After the death of her husband Dwight G. Mamlok in 2005, the composer decided not to stay in New York but to move the following year to a retirement home in Berlin, the city she had left under such fraught circumstances in a different century. In the final decade before her death in 2016, and despite her advanced age, she enjoyed a final flowering and a newfound recognition in Germany, with ten chamber works composed for renowned musicians such as Holger Groschopp, Heinz Holliger, Kolja Lessing, Jakob Spahn, Cheryl Seltzer and Joel Sachs, and Spectrum Concerts Berlin. She was supported by radio journalist and musicologist Bettina Brand and by the commitment of her new publisher Boosey & Hawkes Bote & Bock. Her biography Time in Flux: the composer Ursula Mamlok, written by Habakuk Traber, was published in 2012 and an 80-minute documentary film charting her testimony, Movements by Anne Berrini, was screened in Berlin.
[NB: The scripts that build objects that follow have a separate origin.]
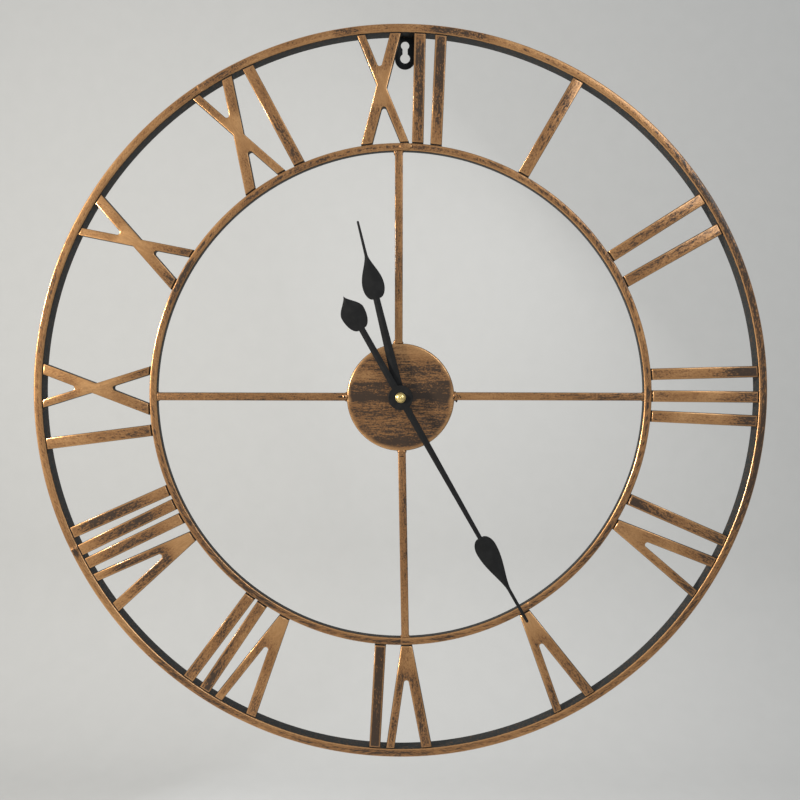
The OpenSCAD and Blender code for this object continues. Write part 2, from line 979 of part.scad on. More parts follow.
outer_ring();
inner_ring();
for (s = SPOKES) {
    spoke(s);
}
for (hour = [1:12]) {
    numeral(hour);
}
weld_beads();
hanger_plate();
centre_cup();
movement_base();
movement_cover();
gear_bridge();
rubber_washer();
fixing_washer();
fixing_nut();
battery();
contact_positive();
contact_negative();
circuit_board();
quartz_crystal();
timing_chip();
stator();
coil_core();
coil_bobbin();
coil_winding();
stator_screws();
rotor();
step_wheel();
seconds_wheel();
third_wheel();
minute_wheel();
motion_wheel();
hour_wheel();
setting_knob();
hour_hand();
hour_hand_boss();
minute_hand();
minute_hand_boss();
cap_nut();
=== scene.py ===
"""Skeleton wall clock in antique copper: the looks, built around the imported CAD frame.

Lengths of the clock are millimetres here, those of the studio are metres. A stand-off
is a distance in front of the wall, the plane y = 0. Dial angles run clockwise from twelve.
"""

import math

import bmesh
import bpy
from mathutils import Matrix, Vector, noise


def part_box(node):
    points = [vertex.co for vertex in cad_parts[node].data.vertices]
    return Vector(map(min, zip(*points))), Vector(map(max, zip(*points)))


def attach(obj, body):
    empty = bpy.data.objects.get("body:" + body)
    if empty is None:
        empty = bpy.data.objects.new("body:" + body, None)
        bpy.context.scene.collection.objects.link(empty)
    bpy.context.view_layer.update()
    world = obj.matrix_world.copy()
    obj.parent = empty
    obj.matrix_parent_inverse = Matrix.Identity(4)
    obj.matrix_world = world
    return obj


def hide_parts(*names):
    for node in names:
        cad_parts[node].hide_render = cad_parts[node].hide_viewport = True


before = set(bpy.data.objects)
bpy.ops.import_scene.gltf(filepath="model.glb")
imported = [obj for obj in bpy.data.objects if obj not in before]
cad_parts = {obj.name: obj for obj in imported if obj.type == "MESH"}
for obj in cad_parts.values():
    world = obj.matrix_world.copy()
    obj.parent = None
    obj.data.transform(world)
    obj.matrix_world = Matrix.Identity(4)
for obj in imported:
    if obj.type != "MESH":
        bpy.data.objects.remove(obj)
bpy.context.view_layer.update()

MM = 0.001
FRAME_BODY = "clock_frame"

# Stand-offs and radii shared by several pieces, read from the CAD nodes.
FRONT = -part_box("inner_ring")[0].y / MM
OUTER_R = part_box("outer_ring")[1].x / MM
OUTER_BACK = -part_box("outer_ring")[1].y / MM
INNER_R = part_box("inner_ring")[1].x / MM
INNER_BACK = -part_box("inner_ring")[1].y / MM
CUP_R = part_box("centre_cup")[1].x / MM

# Face widths of the rings and the thickness of all the sheet. The strokes of the
# numerals run from ring to ring.
OUTER_W = 6.9
INNER_W = 6.3
SHEET = 1.2
OUTER_INSIDE = OUTER_R - OUTER_W
INNER_INSIDE = INNER_R - INNER_W
STROKE_FROM = INNER_R
STROKE_TO = OUTER_INSIDE


# ---- Shader nodes ----

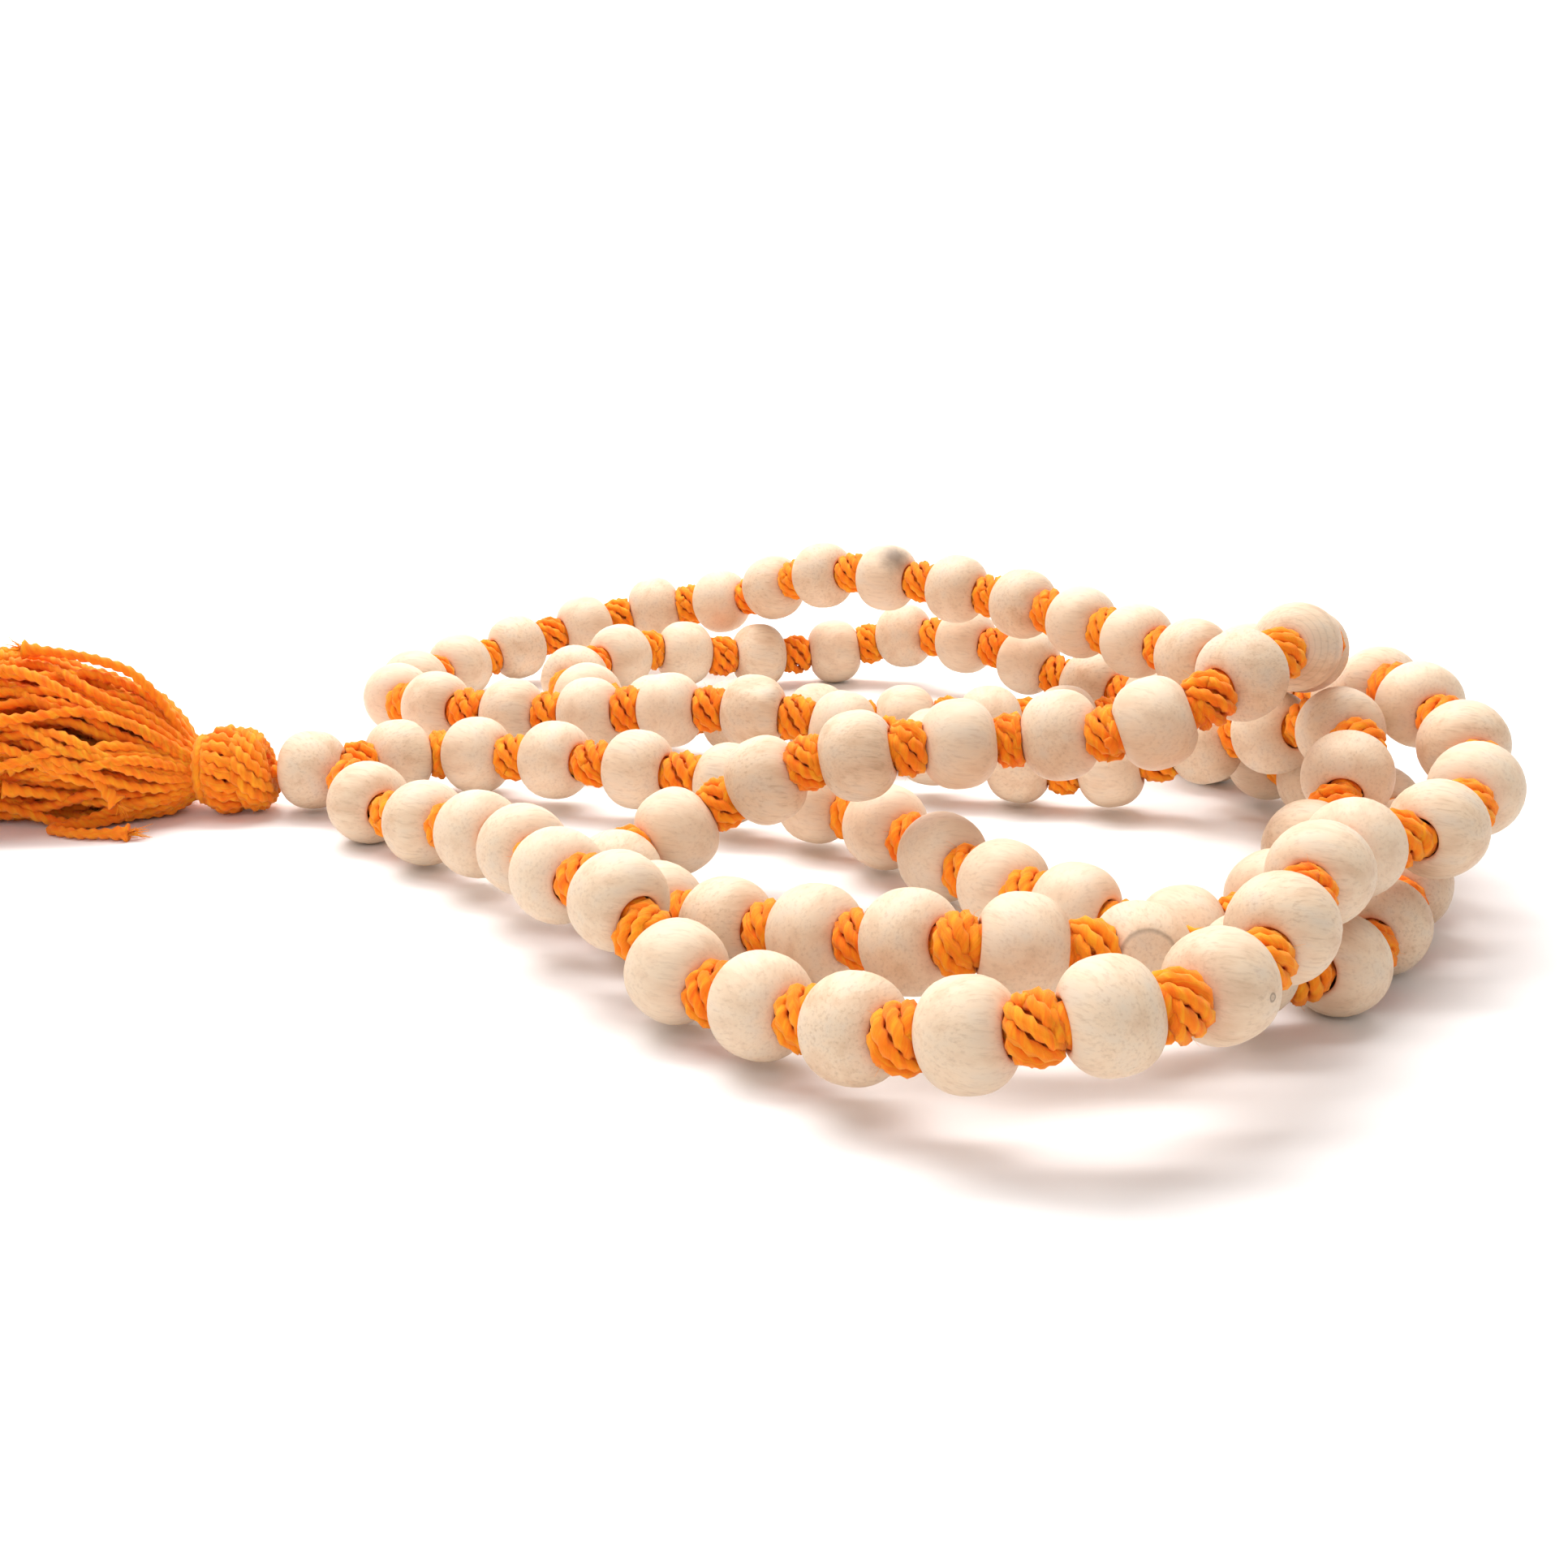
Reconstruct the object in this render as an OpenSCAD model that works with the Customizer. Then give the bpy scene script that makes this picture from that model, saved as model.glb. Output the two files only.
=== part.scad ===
// Mala prayer beads: a loop of wooden beads knotted on a yarn cord, lying in a
// loose pile, with a guru bead and a yarn tassel. Millimetres, Z up. The loop
// rests on z = 0 and the tassel points to -X.

/* [Beads] */
// Diameter of one bead; the lay of the whole string grows with it
bead_d = 10; // [9.5:0.5:12]
// Length of a bead between the flat ends of its bore
bead_len = 8.4; // [8:0.1:8.6]
// Diameter of the bore through a bead
bore_d = 4.2; // [4:0.1:4.4]

/* [Cord and knots] */
// Diameter of the stringing cord
cord_d = 1.6; // [1.2:0.1:1.6]
// Diameter of a full knot, where the string runs straight
knot_d = 6.1; // [5:0.1:6.1]
// Thickness of a full knot, where the string runs straight
knot_t = 2.6; // [2:0.1:2.6]

/* [Tassel] */
// Diameter of the round knot that heads the tassel
head_d = 10.4; // [9:0.2:10.6]
// Diameter of the binding behind the head knot
binding_d = 9.2; // [8:0.2:9.6]
// Length of the skirt of yarn from where it swings
skirt_len = 36; // [30:1:38]
// Diameter of the skirt at its open end
skirt_d = 23; // [16:1:24]

/* [Hidden] */
$fn = 48;
unit = bead_d / 10;
bead_r = bead_d / 2;
half_len = bead_len / 2;
play = 0.25;

// How the string lies: places that beads take, and how many beads further on
// the next place is. It starts and ends beside the guru bead.
route = [
    [-34, 16, 5, 3], [-2, 4, 7, 2], [20, -6, 6, 3], [39, -35, 6, 1], [45, -45, 7, 1],
    [55, -49, 6, 1], [65, -44, 8, 1], [71, -34, 10, 1], [77, -25, 15, 1], [79, -14, 17, 1],
    [74, -4, 14, 1], [68, 5, 10, 1], [57, 8, 6, 2], [35, 14, 7, 2], [12, 20, 10, 3],
    [-21, 30, 7, 1], [-32, 34, 7, 1], [-39, 43, 6, 2], [-34, 66, 5, 2], [-16, 80, 8, 1],
    [-5, 85, 10, 1], [6, 81, 12, 2], [22, 67, 19, 3], [50, 46, 19, 2], [63, 27, 18, 2],
    [73, 6, 20, 1], [77, -4, 24, 1], [73, -15, 27, 1], [65, -24, 26, 1], [55, -29, 22, 1],
    [46, -23, 19, 1], [35, -23, 18, 1], [24, -24, 17, 1], [14, -20, 13, 1], [4, -20, 7, 1],
    [-2, -29, 5, 1], [3, -39, 5, 2], [19, -54, 8, 2], [37, -67, 12, 1], [48, -64, 10, 1],
    [59, -59, 7, 1], [69, -54, 5, 1], [76, -44, 5, 3], [85, -11, 7, 1], [81, 0, 7, 2],
    [73, 22, 5, 1], [66, 32, 5, 1], [55, 34, 5, 1], [44, 30, 6, 3], [9, 33, 6, 1],
    [-2, 36, 6, 1], [-12, 43, 6, 1], [-15, 54, 6, 1], [-9, 64, 7, 2], [12, 73, 5, 1],
    [24, 76, 5, 1], [35, 74, 8, 1], [44, 66, 9, 2], [61, 50, 6, 1], [69, 42, 6, 2],
    [82, 23, 11, 1], [88, 13, 14, 1], [88, 2, 18, 3], [88, -33, 16, 1], [81, -43, 15, 1],
    [71, -49, 15, 1], [65, -59, 16, 2], [52, -78, 13, 1], [42, -84, 13, 1],
    [31, -81, 10, 2], [14, -66, 6, 1], [6, -58, 6, 1], [0, -50, 10, 1], [-7, -40, 9, 1],
    [-12, -29, 8, 3], [-34, -3, 5, 0]
];
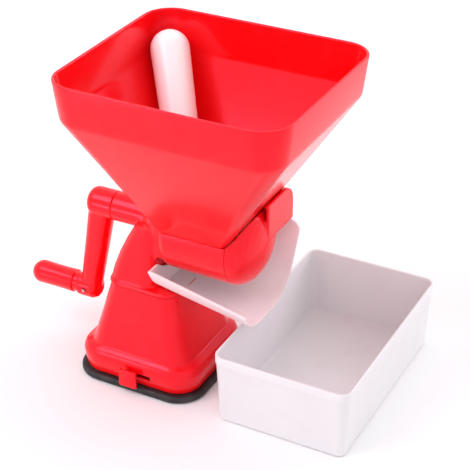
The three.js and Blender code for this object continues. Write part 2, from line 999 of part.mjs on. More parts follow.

The year after the composer's death, fulfilling her wishes, the Dwight and Ursula Mamlok Stiftung was established to promote music and literature, including the awarding of an annual prize.

> Listen to Mamlok's music
> Watch the trailer for the Movements documentary
> Visit the Mamlok Foundation website

Habakuk Traber describes how "In Mamlok's oeuvre there are nerve points where tendencies converge and from which lines emanate in different directions. Until her late years, she used a specific variant of the serial composition. This replaced for her, roughly speaking, the spatial-tonal thinking of the past, and served her as a means of turning the sound idea of a piece, which for her was always at the beginning of a composition, into a score. In the process, she came across certain serial forms that were particularly well suited to the elaboration of her ideas."

"She justified the relative conciseness and brevity of her compositions by stating that listening with full concentration for long periods of time was possible only for a few. With the complexity of her works, which is reflected above all in their rhythmic design and symmetry, she differentiated between the organization and the auditory image of the music. She attached great importance to temporal relations and time proportions, since they act as unconscious determinants of hearing. With her work, however, she aimed at direct communication."

> Read the full article by Habakuk Traber

Mamlok's centenary sees editorial work on her opus by Boosey & Hawkes Bote & Bock nearing completion, with new publications of her Alariana (1985) for recorder or flute, clarinet, bassoon, violin and cello, and of the song On Top of a Hill and the Longfellow setting Daybreak, both dating from the 1940s.

In terms of centenary performances, a concert on 3 December provides an upbeat to 2023 with her Concerto for string orchestra (1950) performed by the Berlin Academy of American Music at the Siemens-Villa. The centenary day itself on 1 February brings a celebration of Mamlok's life and music at the Manhattan School of Music in New York where she was a professor of composition for more than 40 years. The evening event includes a screening of Anne Berrini's documentary film and performances of Mamlok's music. Celebrations in Berlin include events at the Konzerthaus on 20 February and 23 March. A portrait concert takes place in the Ursula Mamlok Hall at the Musicschool City West in Berlin on 2 June and the month also sees performances of her orchestral work Constellations with the Orchestre de Berlin under Hartmut Rohde at the Laeiszhalle in Hamburg on 10 June and the Konzerthaus in Berlin on 15 June.